Pendant plus de dix ans, Sandro L’Aiguille, employé de Rogers Shipping, met son savoir-faire mécanique au service des navires cargo et pétroliers battant pavillon mauricien pour le compte de compagnies françaises desservant l’Europe, l’Amérique Latine, l’Asie et un peu l’Afrique. Il passe six à sept mois en mer. Des traversées qui lui permettent de découvrir des pays et des cultures différentes mais aussi leurs cruelles réalités comme, par exemple, la pauvreté des Irakiens durant la guerre du Golfe.

«Beaucoup de mauriciens ne réalisent pas la valeur du travail de la terre.»

Bien qu’il épouse Patricia en 1998, il navigue toujours. Un an après, sa femme est enceinte. C’est alors que Sandro L’Aiguille se dit qu’il doit passer plus de temps auprès de sa famille et cherche une alternative. Dès que Kaesia a un an, il met un terme à son emploi, se fait embaucher par Taylor Smith pour rester à terre et, en parallèle, il cumule de petits boulots pour boucler ses fins de mois. «C’était difficile de s’adapter à cette nouvelle vie», reconnaît-il. «Heureusement que j’avais ma femme à mes côtés et qu’elle est douée pour l’agriculture.»

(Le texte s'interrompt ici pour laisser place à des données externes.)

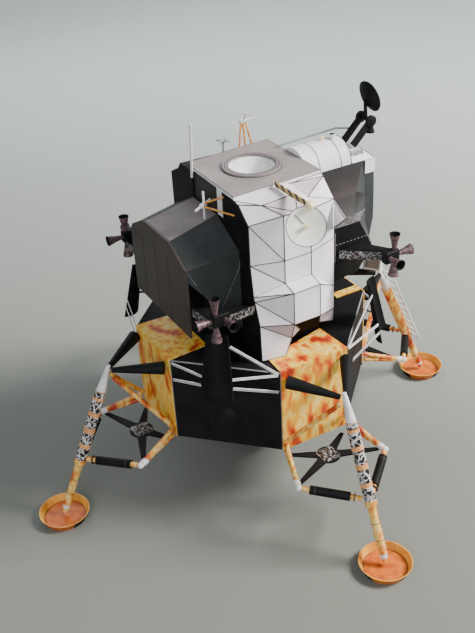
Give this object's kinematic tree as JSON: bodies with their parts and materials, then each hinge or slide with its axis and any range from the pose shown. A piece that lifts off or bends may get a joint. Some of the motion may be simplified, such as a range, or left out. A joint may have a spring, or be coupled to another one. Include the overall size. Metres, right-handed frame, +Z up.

Avec leurs économies, ils achètent en 2007 un terrain à La Nicolière et font de l’agriculture à grande échelle. Les pesticides sont de la partie. «C’était une vie dure. On se levait à 3 heures du matin. On faisait le ménage et, dès qu’on avait terminé, on allait sur le terrain pour nettoyer, désherber et planter. On avait aménagé une petite cabane sur le terrain et c’est là qu’on préparait le petit-déjeuner et le déjeuner. On emmenait les filles qui étaient encore bébés avec nous. On plantait énormément de légumes. Au début, nos légumes se vendaient bien car le rendement était bon. Mais il fallait tout préparer en masse et injecter beaucoup d’argent. Au fil du temps, il fallait tellement réinvestir que nous n’arrivions pas à rentrer dans nos frais», raconte Patricia L’Aiguille.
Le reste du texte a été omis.